Como los escribas y fariseos, podemos quedarnos en pecados puntuales. O
una predicación fácil que estigmatiza el sexo como “el” pecado. ¿Qué pasa con
la envidia, la ambición, la falta de solidaridad, la injusticia, la soberbia y
tantos otros que pueden escapar fácilmente a nuestra lista de pecados?
¿Qué hay del “pecado de omisión” por el que seremos finalmente juzgados?
(Mt 25, 31-46)
¿Cuan fácilmente cerramos los ojos y la puerta del corazón y dañamos la
vida que Dios nos quiere regalar y quiere que crezca y se dé en abundancia en
medio de nosotros? (“Yo he venido para que tengan vida y la tengan en
abundancia”). No se trata de una vida abstracta, lejana o para un más allá. ¡Se
trata de la vida con dignidad humana aquí y ahora y sin demora! El Reino de
Dios es un Reino por la vida y la dignidad de los seres humanos.

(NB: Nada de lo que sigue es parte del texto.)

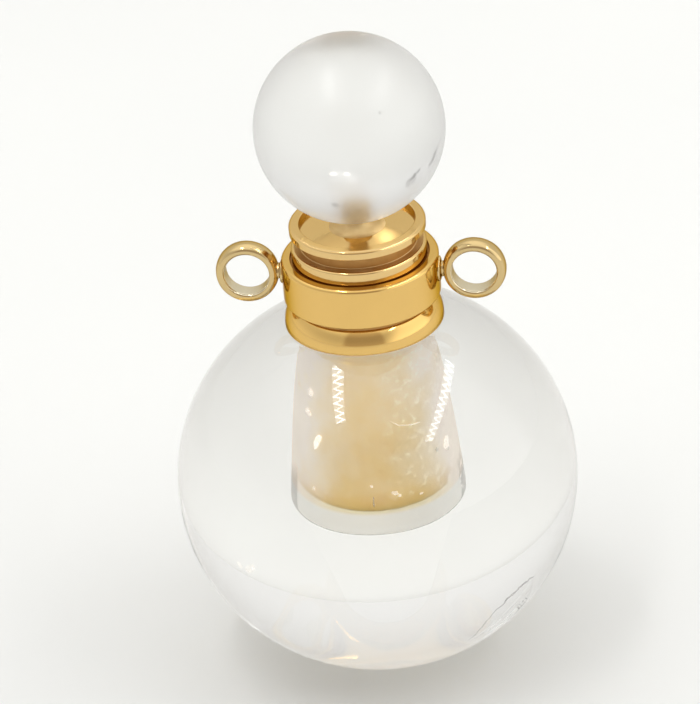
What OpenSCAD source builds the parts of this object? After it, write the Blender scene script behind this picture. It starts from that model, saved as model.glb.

Jesús muere por defender incondicionalmente la vida. Es el sentido de su
cuerpo entregado y de su sangre derramada. Nuestra salvación y nuestra redención
– por la vida y la muerte en cruz de Jesús- pasan por jugarnos por la vida y la
dignidad de los seres humanos.
Volvamos al final de la escena de Jesús con la adúltera. Quedan solos
Jesús y la mujer. “Relicti sunt duo, misera et misericordia” (San Agustín en su
comentario a San Juan): sólo quedaron dos: la miserable y la misericordia. Jesús
rechaza al pecado; ama a la pecadora, la libera de la muerte y le devuelve la
dignidad de mujer: de ahora en adelante,
podrá vivir como hija de Dios.
Una vez más el evangelio nos invita a compartir la mirada llena de
misericordia de Jesús: es la actitud que engendra vida para el mundo.
Hagamos nuestra la hermosa oración de la plegaria eucarística V/b: “Danos
entrañas de misericordia ante toda miseria humana, inspíranos el gesto y la
palabra oportuna frente al hermano solo y desamparado, ayúdanos a mostrarnos
disponibles ante quien se siento explotado y deprimido. Que tu Iglesia, Señor,
sea un recinto de verdad y de amor, de libertad, de justicia y de paz para que
todos encuentren en ella un motivo para seguir esperando.”
Nos alegramos con la elección del nuevo Papa Francisco que nos viene a
renovar en la esperanza. Llama la atención su lema espiscopal: “me miró con
misericordia y me eligió” (en referencia a la vocación de Mateo Mt 9, 9). El Señor
puso su mirada misericordiosa sobre él y lo eligió para conducir hoy a su
Iglesia. ¡Acompañémoslo cariñosamente con nuestras oraciones!